The purpose of the Planned Unit Development District overlay is to provide a means
of achieving greater flexibility in development of land in a manner not possible in the
underlying zoning district; to encourage development of downsized luxury housing; to
encourage a more environmentally sustainable development; to promote a more
desirable community environment; and to maintain maximum control over both the
structure and future operation of the development.
A Planned Unit Development District overlay is not a rezoning of the property; only
those uses permitted in the underlying zoning classification shall be allowed …. Lot
area, yard setbacks, lot frontage, lot width, and other requirements and regulations
contained in the underlying zoning districts may be altered or amended as set forth in
the authorized Planned Unit Development District. There shall be no increase in unit
density in residentially zoned districts….
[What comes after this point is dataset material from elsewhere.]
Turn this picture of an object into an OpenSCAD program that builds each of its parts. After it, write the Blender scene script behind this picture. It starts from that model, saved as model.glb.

Ladue, Missouri’s Zoning Ordinance, Ordinance 1175, as amended through Jan. 2015.
d.
Rezoning
Rezoning more generally is exactly what it sounds like. As long as it is part of a comprehensive
plan, it is usually acceptable, even if it changes the rules substantially (and doesn’t just exclude
specific businesses, the way the rezoning in prior nonconforming use cases often does).
Missouri Municipal League, Planning and Zoning Procedures for Missouri
Municipalities (Sept. 2004)
[Under Missouri law, t]he requirement for passage of the rezoning ordinance is a simple
majority. It takes a two-thirds vote, however, if the owners of thirty percent or more
of the land within 185 feet of the boundaries of the area of land (exclusive of streets
and alleys) that is being rezoned sign and acknowledge (before a notary public) a written
protest against the rezoning.
In some cities there are additional self-imposed limitations on rezoning amendments.
These limitations state that, if the planning commission recommends against the
Page 25 of 27
proposed amendment, then it will take a three-fourths vote of the council to overturn
that action.
Should we treat rezoning as legislative in nature, and thus entitled to very deferential judicial
review the way the initial adoption of a zoning plan is treated under Euclid, or rather as quasijudicial like a variance and subject to less deference? The courts are divided on this question.
e.
Contract zoning
Contract Zoning is an often derogatory term for a rezoning in which a developer promises
to provide certain benefits to the zoning jurisdiction in return for zoning that allows the
developer to accomplish its goals. In theory, it should not be allowed, because it makes the
idea of general planning seem like a sick joke. In practice, it is hard to distinguish from
acceptable rezoning, and courts have increasingly tolerated it, perhaps reflecting the
commodification of all other values. Christopher Serkin, Local Property Law: Adjusting the Scale
of Property Protection, 107 COLUM. L. REV. 883 (2007). Nonetheless, most suburban
communities have not accepted contract zoning, as a political matter.
f.
Spot zoning
Spot Zoning is another kind of rezoning, in which a particular parcel is rezoned (rather than
being given a variance, for which the standard would be much higher). Because it can be used
as a variance workaround when the zoning board is on the owner’s side, some courts are
skeptical of spot zoning. The classic scenario involves a parcel that is zoned to “higher” use,
often single-family residential, but abuts a less restrictive zone. The developer wishes to use
the parcel for apartments, and argues that the neighborhood is already transitional in character
and that another apartment building will be consistent with the overall area. What responses
can you imagine the residential neighbors making?
Because of the potential for collusion between a zoning board and the owner of a benefitted
parcel, spot zoning is more often the legal conclusion of a court striking down a zoning change
than a characterization adopted by a zoning board to describe what it is doing. Courts tend to
be particularly suspicious when a change confers unique benefits on a specific parcel, making
it distinctly more valuable than its neighbors. It is not necessary that the new use cause
hardships to the neighbors; the problem is one of unjustified favoritism.
Page 26 of 27
g.
Upzoning and downzoning
You may expect that rezoning often favors developers trying to take advantage of desirable
locations. In fact, “downzoning”—making it harder to build at higher densities, which are the
most profitable for developers—may often be more successful than upzoning. Homevoters,
it seems, are likely to have the political power to protect new housing from coming in and
diluting the value of prized locations, or attracting the “wrong” sorts of residents. See Vicki
Been, Josiah Madar & Simon McDonnell, Urban Land-Use Regulation: Are Homevoters Overtaking
the Growth Machine?, 11 J. EMPIR. LEG. STUD. 227 (2014) (finding, in study of New York City,
that areas in proximity to high-quality infrastructure and services were more likely to have
zoning changes than other areas, but almost always in the direction of downzoning, so that
parcels in high-performing school districts were 43% more likely than the typical parcel to be
upzoned but 392% more likely to be downzoned; downzoning was also highly correlated with
race, with parcels in areas that were 80% white more than seven times more likely to be
downzoned than parcels in areas that were under 20% white.).